Одиннадцатого июля, в день нашего семейного праздника в Губаревке, мы послали коллективную телеграмму дорогим нашим именинницам. В этот день обыкновенно приезжали поздравлять их все соседи из Вязовки, начиная с отца Сергия, приезжали и некоторые друзья из Саратова. Готовились пироги и прочие угощения, деточки в парадных платьях являлись к бабушке со своими стихами и рукоделиями. В этом же году, когда столько съехалось детей, они еще устроили представление в костюмах и с декламацией. «Прекрасно все говорили на трех языках, но Катенька, – писала Тетя, – превзошла всех, прочтя по-немецки “Erlkönig”[224]
с необыкновенным чувством». Эта семилетняя крошка становилась общей любимицей, благодаря необыкновенно милому характеру. Зрителей было пятнадцать человек, за обедом тоже масса гостей. Бабушка была завалена подарками. «Одним словом, только благодарить Бога за ласки и внимание со всех сторон», – писала счастливая бабушка в своем длинном письме, но, полная ласки и к отсутствующей (в этом году), мне напоминалось обещание непременно приехать в Губаревку. Все лето рвалась я душой к ним и даже, когда я была счастлива с Витей в Щаврах, меня томил постоянный порыв ехать в Губаревку. Я первый раз в жизни отказывалась ехать на зов «моих»! Но не теряла надежды поехать еще в августе, хотя приезд Вячеслава не развязал мне руки, а скорее связал их. Зная характер Вячеслава, хотя и доброго малого, я опасалась его решительных действий, столкновений с Витей, преследование Горошко и пр.Одиннадцатого же июля двухмесячный отпуск Вити кончался, и я проводила его к вечернему поезду, чтобы в дороге отвлечься от охватывавшей меня грусти. Разлука, опять разлука с ним – мой удел, и не я ли сама еще этому способствовала? Но если бы я поехала теперь с ним в Минск, все равно ему предстояло тотчас же ехать в командировку дней на десять в Новогрудок, ревизовать предводителя Зотова. Там произошла какая-то страшная драма. Разоренного Нейгардом, Зотова гнали (администрация). Его брат в порыве отчаяния убил свою мать, ранил его самого и застрелился.

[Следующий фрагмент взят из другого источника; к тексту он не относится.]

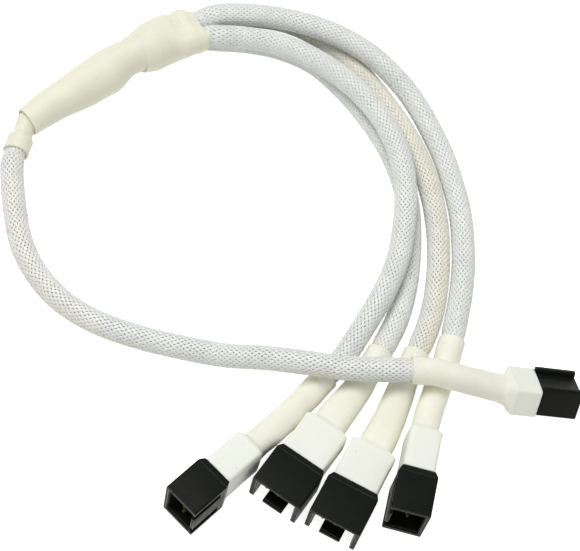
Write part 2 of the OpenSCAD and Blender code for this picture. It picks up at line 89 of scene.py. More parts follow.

Это было что-то кошмарное.
Тихий, теплый вечер стоял над страной утренней прохлады, и сердце разрывалось на части под мерный топот нашей красивой тройки, и не радостно было возвращаться в опустевший без Вити дом! Вячеслав остался у нас на неопределенное время с намерением нам помочь и быть нам полезным. Он потребовал от Горошко полный отчет всего дела, а так как отчетность была образцовая (как достойный ученик Вити, Горошко этим отличился и в продовольственную кампанию), Вячеслав быстро познакомился с делом и теоретически не хуже нас знал, где, кто и что покупает. Но, уже вооружаемый Гринкевичем, он сразу невзлюбил скромного Горошко. Быть может, Фомичу рисовалась перспектива вместе с Вячеславом, бравым полковником с апломбом и самоуверенностью, спасать нас, а трусливый Горошко только являлся помехой. Во всяком случае, у Вячеслава, человека доброго и обходительного, явился такой тон с Горошко, что тот боязливо скрывался в своих апартаментах в садовой избе, если не был занят в поле или по хозяйству. Когда на другой день после отъезда Вити явилась партия крестьян покупать Высну, Вячеслав, поселившийся с Мишей в «аптечке», по своей инициативе приступил с Гринкевичем к переговорам о Высне, Горошко же был довольно решительно отослан к землемеру Ионки обмерявшему теперь центр. И меня Вячеслав старался убедить, что «тупой» Горошко ровно ничего в делах не понимает, только может повредить. Мне же близко не следует подходить к делам, так как я-то еще менее в них понимаю и должна всецело положиться на него, Вячеслава, ему передать командорскую палочку и слепо доверять ему. Мне совсем это не нравилось. Не слепое ли доверие, не сомнение ли в себе ввергло уже нас в щавровскую эпопею?